はるか遠くには白馬連峰、五竜岳、鹿島槍ヶ岳が見えます。おじさんによれば、五竜岳のさらに奥に小さく見えるのは立山と剱岳だとのことでした。ようやく見えてきた景色を眺めながら、いつものように湯を沸かし、今日は天ぷらそばを食べました。

ややもやっていたのは残念ですが、周囲を飽かず眺め、昼飯も食べ、結局1時間ほど山頂にいました。名残惜しく山頂を後にし、相変わらずライチョウを観察しているレンジャーの横を通って、あのぬかるんだ登山道を下って、再び天狗の庭に着きました。その時突然風がやみ、登山道の横の池塘の水面が水鏡となって、火打山がくっきりと姿を写しました。これも天狗のいたずらなのでしょうか。
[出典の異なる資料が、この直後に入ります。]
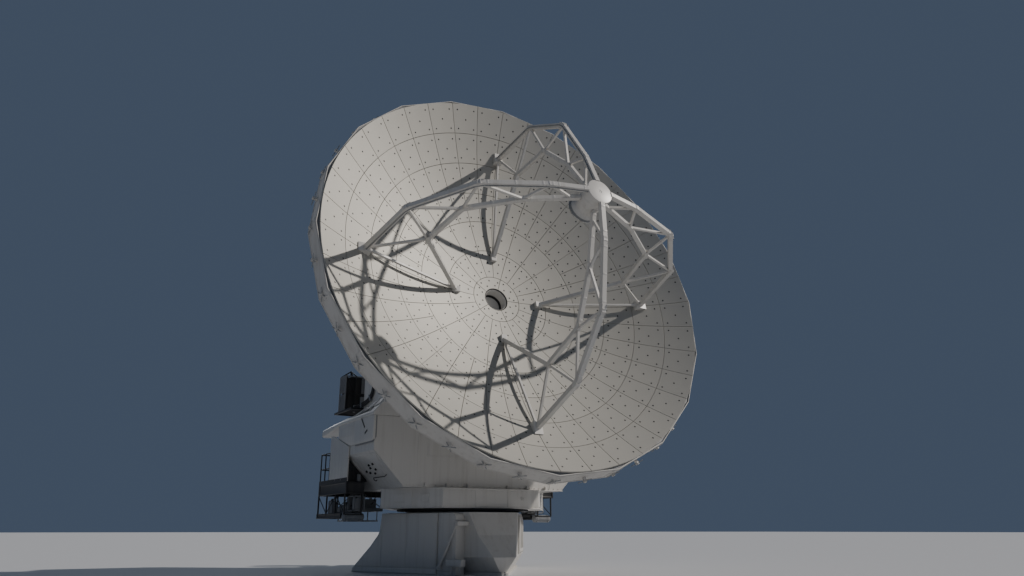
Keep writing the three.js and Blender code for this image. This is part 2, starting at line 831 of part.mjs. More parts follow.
buildPedestal();
buildTurntable();
buildYoke();
buildPlatforms();
buildReflector();
buildApex();
buildLegs();
buildTippingFrame();

export default telescope;
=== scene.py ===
import json
import math
import random

import bpy
from mathutils import Matrix, Vector


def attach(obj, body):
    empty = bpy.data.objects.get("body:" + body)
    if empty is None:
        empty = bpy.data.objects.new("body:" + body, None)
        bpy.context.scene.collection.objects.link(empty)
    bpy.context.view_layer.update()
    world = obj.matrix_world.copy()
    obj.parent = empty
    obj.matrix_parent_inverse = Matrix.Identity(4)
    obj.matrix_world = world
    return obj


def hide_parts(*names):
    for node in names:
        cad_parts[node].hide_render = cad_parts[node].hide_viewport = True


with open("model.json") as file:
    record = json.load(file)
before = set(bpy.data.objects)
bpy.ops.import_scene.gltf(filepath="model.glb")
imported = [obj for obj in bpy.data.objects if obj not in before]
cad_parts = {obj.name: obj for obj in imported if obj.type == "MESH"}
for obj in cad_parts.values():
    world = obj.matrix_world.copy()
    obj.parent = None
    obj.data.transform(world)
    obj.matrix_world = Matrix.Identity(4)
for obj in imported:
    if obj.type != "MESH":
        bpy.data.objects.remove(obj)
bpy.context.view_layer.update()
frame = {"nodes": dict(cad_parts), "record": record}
random.seed(12)


# Colours and shader nodes
def linear(hexCode):
    parts = [int(hexCode[i:i + 2], 16) / 255 for i in (1, 3, 5)]
    return tuple(c / 12.92 if c <= 0.04045 else ((c + 0.055) / 1.055) ** 2.4 for c in parts) + (1.0,)


# A setting is a property of the node or one of its sockets; a mix has its colours in 6 and 7
def addNode(material, kind, settings=None, links=None):
    tree = material.node_tree
    node = tree.nodes.new("ShaderNode" + kind)
    for key, value in (settings or {}).items():
        if isinstance(key, str) and hasattr(node, key):
            setattr(node, key, value)
        else:
            node.inputs[key].default_value = value
    for key, source in (links or {}).items():
        tree.links.new(source, node.inputs[key])
    return node


def startMaterial(name):
    material = bpy.data.materials.new(name)
    material.use_nodes = True
    shader = material.node_tree.nodes["Principled BSDF"]
    place = addNode(material, "TexCoord").outputs["Object"]
    return material, shader, place


def feedShader(material, shader, colour, rough, bump, values):
    sources = {"Base Color": colour.outputs[2], "Roughness": rough.outputs["Result"],
               "Normal": bump.outputs["Normal"]}
    for key, source in sources.items():
        material.node_tree.links.new(source, shader.inputs[key])
    for key, value in values.items():
        shader.inputs[key].default_value = value
    return material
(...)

この後は何度も何度も火打山を振り返り、そのたびに写真を写しました。高谷池を過ぎると、焼山と影火打、火打山の三山がきれいに並んで見えるようになりました。

富士見平が近づいてくると、この山々も見えなくなり、またあのきつい斜面の、今度は下りが始まります。特に十二曲りまでの急斜面は、よくもこれだけのところを登ってきたものだと思ってしまうほどのきつさでした。しかし、その後の十二曲りも含め、それほど大変に思わなかったのは、午後になって日が当たり、鮮やかさを増した紅葉のおかげでした。真っ青な空に、赤と黄色、そして常緑樹の緑が見事なコントラストをなして映えています。美しい光景に出会うたびに足を止め、繰り返し写真を写しました。

辺りから赤い色が少なくなると十二曲りも終わり、斜度も緩くなって黒沢に出ました。ここからは黄色く紅葉した木々の間に付けられた木道を下っていくばかりです。午後の光が射すシラカバ林は実に気持ちよかったです。

下りは3時間5分でした。駐車場のまわりもきれいに紅葉していました。車を飛ばして妙高高原で温泉に入りました。たまたま雑誌に載っていたところを選んだのですが、脱衣所から浴場に入ると、なんと目の前に妙高山がドンと聳えています。素晴らしい眺めです。入浴料はちょっと高かったのですが、この素晴らしい眺めならそれも仕方がないかなと思えるほどの眺めでした。

あとは高速を3時間、料金を3,000円もかけて飛ばして帰るばかりでした。小布施PAの栗ソフトが美味しかったです。

ふと思い立って登った火打山でしたが、思いがけず晴れてきれいな景色が見られ、途中の紅葉もきれいで、温泉も気持ちよく、満足しました。